TASK PROMPT —
Using the data below, copy each line that includes the word "Identity".

────────

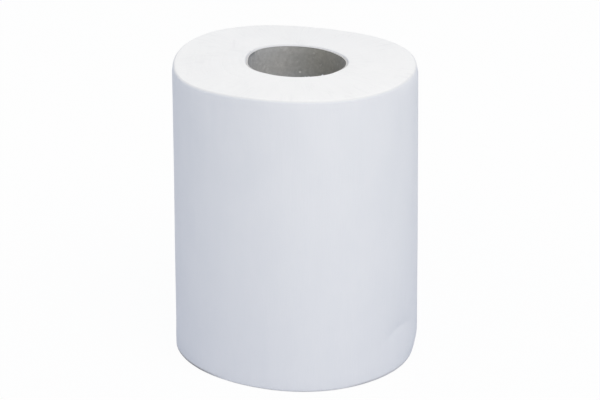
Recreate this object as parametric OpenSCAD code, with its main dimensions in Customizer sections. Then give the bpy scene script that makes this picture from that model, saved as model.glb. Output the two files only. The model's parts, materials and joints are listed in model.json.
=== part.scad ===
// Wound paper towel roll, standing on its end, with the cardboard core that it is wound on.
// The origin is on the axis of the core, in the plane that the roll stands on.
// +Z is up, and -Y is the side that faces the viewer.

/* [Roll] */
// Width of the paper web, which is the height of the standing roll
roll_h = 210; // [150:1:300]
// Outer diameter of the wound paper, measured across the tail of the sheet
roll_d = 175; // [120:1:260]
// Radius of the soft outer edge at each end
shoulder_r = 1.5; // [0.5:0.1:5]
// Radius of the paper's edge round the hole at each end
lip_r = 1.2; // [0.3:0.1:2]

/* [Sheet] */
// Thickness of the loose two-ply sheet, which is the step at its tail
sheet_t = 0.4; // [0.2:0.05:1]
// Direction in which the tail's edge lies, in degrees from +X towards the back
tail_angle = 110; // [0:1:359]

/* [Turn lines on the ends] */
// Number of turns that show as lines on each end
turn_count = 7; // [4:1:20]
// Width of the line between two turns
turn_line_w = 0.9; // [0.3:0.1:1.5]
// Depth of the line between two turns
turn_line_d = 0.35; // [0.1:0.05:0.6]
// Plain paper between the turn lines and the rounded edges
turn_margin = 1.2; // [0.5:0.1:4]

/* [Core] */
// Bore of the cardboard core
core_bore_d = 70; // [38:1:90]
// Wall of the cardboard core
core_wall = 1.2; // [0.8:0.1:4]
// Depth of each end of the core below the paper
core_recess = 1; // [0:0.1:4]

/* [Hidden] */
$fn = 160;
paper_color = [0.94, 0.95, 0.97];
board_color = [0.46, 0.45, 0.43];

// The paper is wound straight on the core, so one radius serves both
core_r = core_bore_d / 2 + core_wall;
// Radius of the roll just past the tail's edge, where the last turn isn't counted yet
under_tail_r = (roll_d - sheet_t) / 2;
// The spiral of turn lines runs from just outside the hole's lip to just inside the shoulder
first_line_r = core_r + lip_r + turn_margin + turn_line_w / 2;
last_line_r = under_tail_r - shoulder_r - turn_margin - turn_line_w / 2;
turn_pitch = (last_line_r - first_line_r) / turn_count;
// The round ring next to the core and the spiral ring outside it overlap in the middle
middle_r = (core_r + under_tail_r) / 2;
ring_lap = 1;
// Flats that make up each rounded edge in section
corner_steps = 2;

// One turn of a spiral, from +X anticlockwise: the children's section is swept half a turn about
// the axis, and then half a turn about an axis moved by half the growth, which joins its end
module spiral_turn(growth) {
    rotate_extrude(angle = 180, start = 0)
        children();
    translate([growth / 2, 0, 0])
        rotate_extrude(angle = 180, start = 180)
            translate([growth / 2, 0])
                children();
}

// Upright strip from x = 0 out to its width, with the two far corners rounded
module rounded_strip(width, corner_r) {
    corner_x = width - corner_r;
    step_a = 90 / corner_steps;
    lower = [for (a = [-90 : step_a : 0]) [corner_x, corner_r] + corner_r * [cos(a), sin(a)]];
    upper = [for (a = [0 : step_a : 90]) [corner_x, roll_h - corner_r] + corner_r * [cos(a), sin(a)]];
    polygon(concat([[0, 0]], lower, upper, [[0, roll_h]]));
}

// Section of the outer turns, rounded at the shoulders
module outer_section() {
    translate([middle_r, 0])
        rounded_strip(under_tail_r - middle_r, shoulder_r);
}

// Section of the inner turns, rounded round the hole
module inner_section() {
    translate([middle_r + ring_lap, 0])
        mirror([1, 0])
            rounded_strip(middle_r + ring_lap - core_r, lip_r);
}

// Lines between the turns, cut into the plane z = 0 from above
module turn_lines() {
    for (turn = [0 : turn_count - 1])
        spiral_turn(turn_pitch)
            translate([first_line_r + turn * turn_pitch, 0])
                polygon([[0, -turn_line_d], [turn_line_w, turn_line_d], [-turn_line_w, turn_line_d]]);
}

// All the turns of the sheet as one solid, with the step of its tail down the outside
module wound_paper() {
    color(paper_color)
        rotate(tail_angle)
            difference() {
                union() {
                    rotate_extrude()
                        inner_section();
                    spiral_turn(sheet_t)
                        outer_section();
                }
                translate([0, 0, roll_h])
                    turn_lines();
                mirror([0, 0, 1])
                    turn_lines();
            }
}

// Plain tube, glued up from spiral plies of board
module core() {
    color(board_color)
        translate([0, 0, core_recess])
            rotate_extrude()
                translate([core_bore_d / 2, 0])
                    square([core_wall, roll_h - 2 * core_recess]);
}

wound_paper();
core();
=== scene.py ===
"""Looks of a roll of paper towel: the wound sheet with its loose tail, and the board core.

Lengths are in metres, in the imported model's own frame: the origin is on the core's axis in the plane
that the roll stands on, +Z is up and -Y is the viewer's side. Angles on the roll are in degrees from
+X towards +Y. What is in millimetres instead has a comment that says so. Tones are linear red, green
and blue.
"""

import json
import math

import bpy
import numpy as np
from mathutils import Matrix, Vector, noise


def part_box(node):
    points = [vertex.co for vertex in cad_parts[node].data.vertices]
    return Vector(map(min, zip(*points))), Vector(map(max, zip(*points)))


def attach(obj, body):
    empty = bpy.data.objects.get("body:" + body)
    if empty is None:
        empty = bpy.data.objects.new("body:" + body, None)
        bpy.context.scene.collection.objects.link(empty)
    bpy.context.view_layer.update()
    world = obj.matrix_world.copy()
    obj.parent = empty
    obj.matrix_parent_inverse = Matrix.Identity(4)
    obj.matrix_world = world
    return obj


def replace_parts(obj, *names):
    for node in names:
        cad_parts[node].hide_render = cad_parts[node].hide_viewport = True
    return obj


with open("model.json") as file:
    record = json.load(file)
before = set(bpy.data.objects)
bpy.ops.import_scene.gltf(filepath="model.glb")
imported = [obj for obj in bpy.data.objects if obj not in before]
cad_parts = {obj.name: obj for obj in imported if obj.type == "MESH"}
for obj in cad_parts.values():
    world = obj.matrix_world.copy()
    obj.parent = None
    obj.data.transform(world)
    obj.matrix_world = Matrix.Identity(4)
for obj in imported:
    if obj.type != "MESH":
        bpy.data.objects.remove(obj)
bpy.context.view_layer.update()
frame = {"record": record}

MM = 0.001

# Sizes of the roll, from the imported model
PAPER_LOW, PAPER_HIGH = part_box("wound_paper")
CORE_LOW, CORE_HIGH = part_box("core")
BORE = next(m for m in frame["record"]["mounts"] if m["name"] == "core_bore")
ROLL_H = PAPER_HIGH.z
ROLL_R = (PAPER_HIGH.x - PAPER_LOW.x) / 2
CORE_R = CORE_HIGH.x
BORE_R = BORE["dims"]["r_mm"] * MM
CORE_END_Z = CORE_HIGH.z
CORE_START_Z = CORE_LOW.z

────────

RESULT FOR THIS EXERCISE —
    obj.matrix_parent_inverse = Matrix.Identity(4)
    obj.matrix_world = Matrix.Identity(4)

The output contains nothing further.